The two outstanding native statesmen of the Philippines—President Manuel Quezon of the Philippine Senate and Senator Sergio Osmena, his sphinxlike senior partner in the Nationalist Party—arrived in Washington to see President Coolidge. They had bundled themselves up in unwonted overcoats crossing the Pacific to a chilly continent. But they had smiled confidently on the trip because when they left Manila (TIME, Oct. 17). They had heard that President Coolidge favored transferring the Philippines from military rule under the War Department to civilian administration under a special bureau of the Interior Department. This transfer was second only to Island Independence in the hearts of Statesmen Quezon and Osmena.

They tarried in Manhattan on their way to Washington. Manhattanites remarked that President Quezon was a cafe-au-lait replica of their small, garrulous Irish Mayor, James J. Walker. The likeness is more than skin-deep. Just as Mayor Walker is “Jimmie” to the Manhattan millions, President Quezon is “Manny” to the Filipinos and Filipinas. He has an extraordinary flair for popularity. Perhaps it is the Spanish blood in his veins that makes him an impassioned demagogue.

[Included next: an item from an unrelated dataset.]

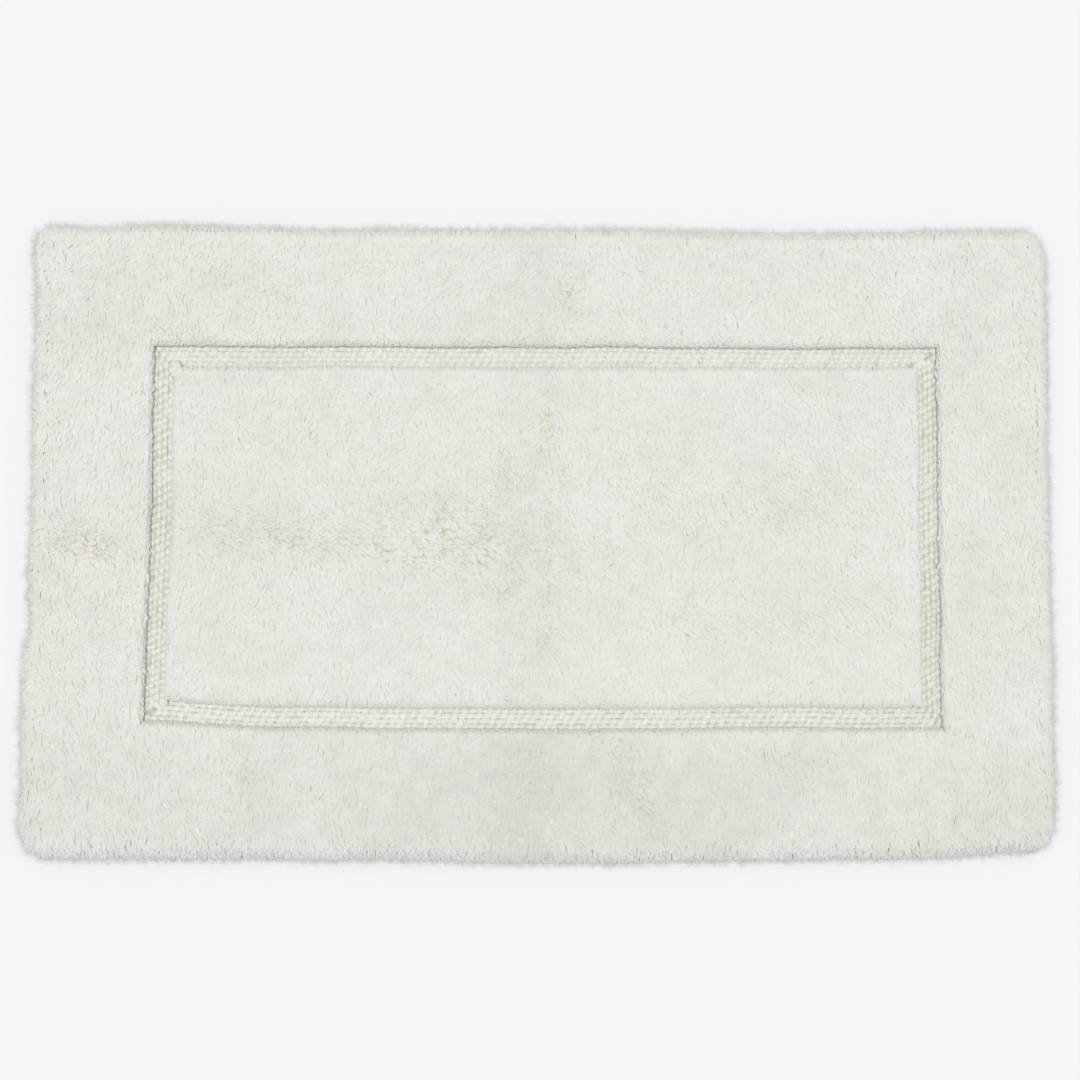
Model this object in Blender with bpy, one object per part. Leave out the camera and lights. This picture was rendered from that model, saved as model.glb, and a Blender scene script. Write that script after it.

He fought with Aguinaldo in the Insurrection, governed a province, served 10 years in Washington as Resident Commissioner and burns to be the George Washington of an Insular Pacific Republic.

Senator Osmena, also a mestico (half caste), exhibits his Chinese extraction in his importunable demeanor, impeccable manners and enduring patience. He has not always agreed with his headlong young friend, being content to guide Filipino destinies slowly as Speaker of the Assembly for almost 20 years. He would be more content than Manuel Quezon to see Philippine Independence come in three steps instead of at a bound. The three steps might be: 1) Civilian administration by the U. S.; 2) “Philippine Free State” with a U. S. High Commissioner; 3) Independence.

When Statesmen Quezon and Osmena saw and talked with President Coolidge they were disappointed. President Coolidge had changed his mind, he said, about transfer from military to civilian administration, just yet. True, the Philippines need much of a civilian nature—in agriculture, education, road building— but President Coolidge thought advisors from the U. S. Department of Agriculture, Interior and Commerce could furnish such help at once without necessitating a transfer.

Since Statesmen Quezon and Osmena had not come to plead outright for independence, nor try to influence the appointment of a successor to the late Governor General Leonard Wood* There was little else for him to discuss with President Coolidge, except to assure him that Major General Douglas MacArthur,* the President’s recent appointee as Commanding General of the Philippines, would be welcome, and that the Philippine Legislature would soon pass on appropriations and appointments sent to it for confirmation by Acting Governor General Eugene A. Gilmore. The conversation which they had traveled 10,000 miles to seek lasted about 50 minutes.

*President Coolidge’s reason for delaying this appointment so long is the distance of the U. S. from the Philippines. A recess appointment might be vetoed by the Senate causing the appointee a 10,000 mile round-trip for nothing.

*Aged 47, he is at present the youngest, most dashing U. S. Major General. He commanded the famed Rainbow (42d) Division in the War. From 1919 to 1922 he was Superintendent of West Point, whence he was graduated in 1903 at the head of his class. To the second-most-important post in the Philippines he takes a knowledge of the Islands gained there as a young officer of engineers on construction work (1903-04) and as commander of the 23d Infantry Brigade at Manila (1922-25). Since 1925 he has commanded the Third Corps Area, at Baltimore.